Daniel Tanner, chief of staff and senior adviser to the SGA president, said he thinks one of the more pressing issues concerns the lack of communication between students and their academic advisers.
“Advising,” he said “plays a vital role in the academic success of the student,” which starts with their experiences at the university and ends with whether they graduate on time.
In addition, he envisions that a stronger advising system that will offer students one-on-one continuous contact with their advisers so students will not become lost in the bureaucracy.
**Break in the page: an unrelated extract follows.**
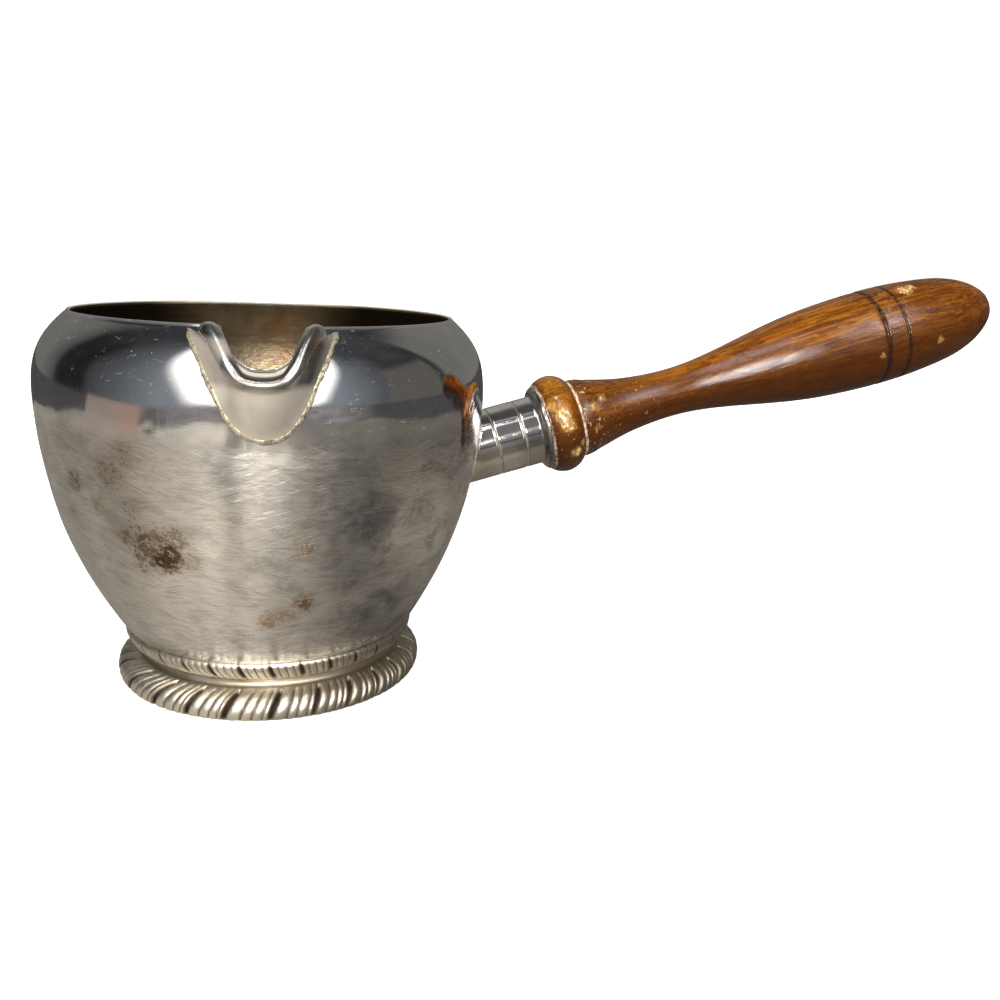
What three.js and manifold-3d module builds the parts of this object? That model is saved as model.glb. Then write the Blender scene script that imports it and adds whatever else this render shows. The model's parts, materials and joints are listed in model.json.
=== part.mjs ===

“It is very important,” Tanner said, “if you are student at VCU – if you are a VCU Ram – to be well-informed and have that communication there and to not have the hassles and problems of a larger institution. You should never feel like…VCU is so large that you’re not getting help or you’re not getting the action you need.”
The Small Community Initiative in the strategic plan, he said, would help create a much more intimate campus feel for VCU.
“(It would be) geared toward connecting (students) with (their) individual school or college instead of trying to connect (them) to the university as a whole.”
Gottfredson, Khan and Tanner agree that VCU is changing into a more residential campus, which helps to create a deeper sense of community and of camaraderie among the students.
“We (VCU) take our civic responsibility very seriously. We consider the community to be part of us as we are part of the community,” Gottfredson said, noting that many urban universities are walled off from the city.
The change to a more traditional full-time residential campus, he said, will mean “students have different expectations, and students have different requirements of us. And we need to figure out what those expectations and what those requirements are.”
In the next few weeks, the executive committee leading the strategic plan initiatives will wade through the 272 recommendations given to it by the seven branch committees.
“Each (committee was) charged with developing a set of initiatives that would move us from 2005 to 2020,” Gottfredson said.
Tanner rated student input as vital to making VCU the student-centered university, which he said is the university’s mission for designing the 2020 strategic plan.
“If we don’t hear from students we can’t do anything to help them…that’s our goal and our purpose,” he said, urging students to respond to the SGA’s request for feedback about the plan.